Cottrell lodged an appeal, applying for his case to be heard in the High Court of Australia and arguing that he had been charged under an "invalid law". This was thrown out in February 2019, and he tried to have the matter heard in the Supreme Court of Victoria. The district court judge ruled that there were matters to be decided in her court, such as his intentions in making the video, before the case could proceed to a higher court, and set a date for the appeal to be heard in the County Court. The County Court dismissed Cottrell's appeal in December 2019. The judge also said: “even if the ends were political, the means remain vilifying. Having a political end is not a defence to the charge.“

==Criticism==
Before the 2006 Victorian state election, Andrew McIntosh, the then state shadow Attorney General, announced that the Liberal Party would repeal the religious section of the "fundamentally flawed" Act. The Liberals did not win the election.

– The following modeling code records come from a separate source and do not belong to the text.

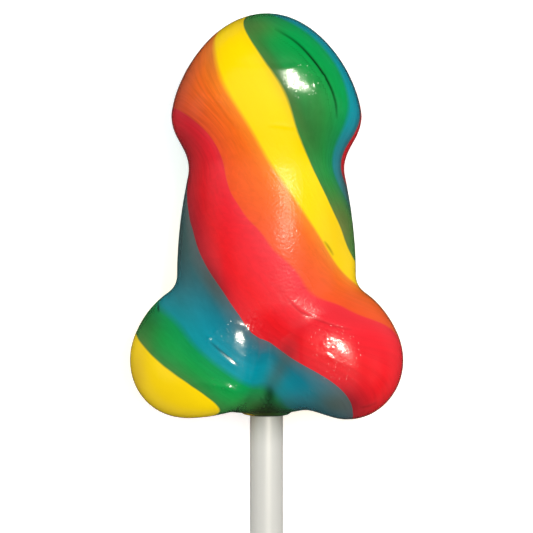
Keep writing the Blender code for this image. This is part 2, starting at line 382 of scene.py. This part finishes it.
def strandPulls():                   # weights that carry the even twist onto the drawn places
    places, numbers = [], []
    for number, points in strandPlaces.items():
        places += points
        numbers += [number] * len(points)
    x, s = np.array(places).T
    z = frontHeight(x, s)
    off = np.array(numbers) - evenStrand(shareOf(x, s, z), np.arctan2(z, x))
    anchors = np.stack((x, s, z), axis=1)
    apart = np.linalg.norm(anchors[:, None] - anchors[None], axis=2)
    pull = np.exp(-(apart / strands["pullReach"]) ** 2) + strands["pullSlack"] * np.eye(len(x))
    return anchors, np.linalg.solve(pull, off)


def strandAt(share, angle, points):
    anchors, weights = strandPulls()
    value = evenStrand(share, angle)
    fade = smoothStep(*strands["pullFade"], points[:, 2])
    for anchor, weight in zip(anchors, weights):
        apart = np.linalg.norm(points - anchor, axis=1)
        value = value + fade * weight * np.exp(-(apart / strands["pullReach"]) ** 2)
    return value


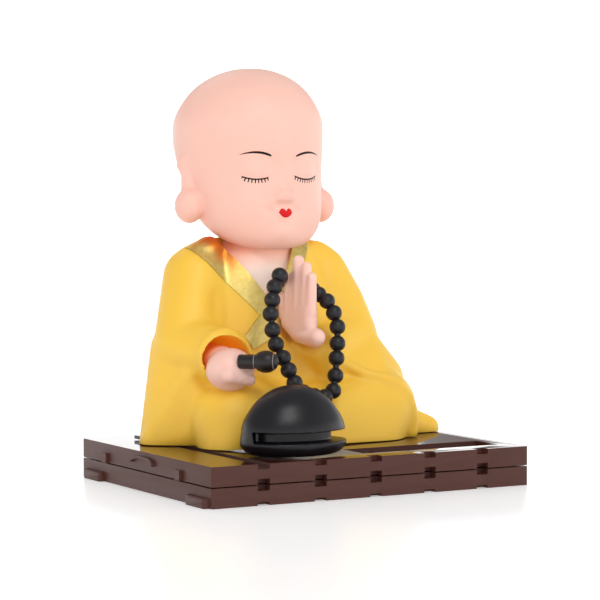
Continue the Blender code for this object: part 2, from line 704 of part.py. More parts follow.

In January 2006, nineteen Christian leaders from Melbourne's largest churches wrote to the premier requesting the removal of the civil provisions in the act, claiming that aspects of the religious vilification law undermines multiculturalism.

==Repeal==
From 30 June 2026, the legislation was repealed and replaced with the Justice Legislation Amendment (Anti-vilification and Social Cohesion) Act 2025.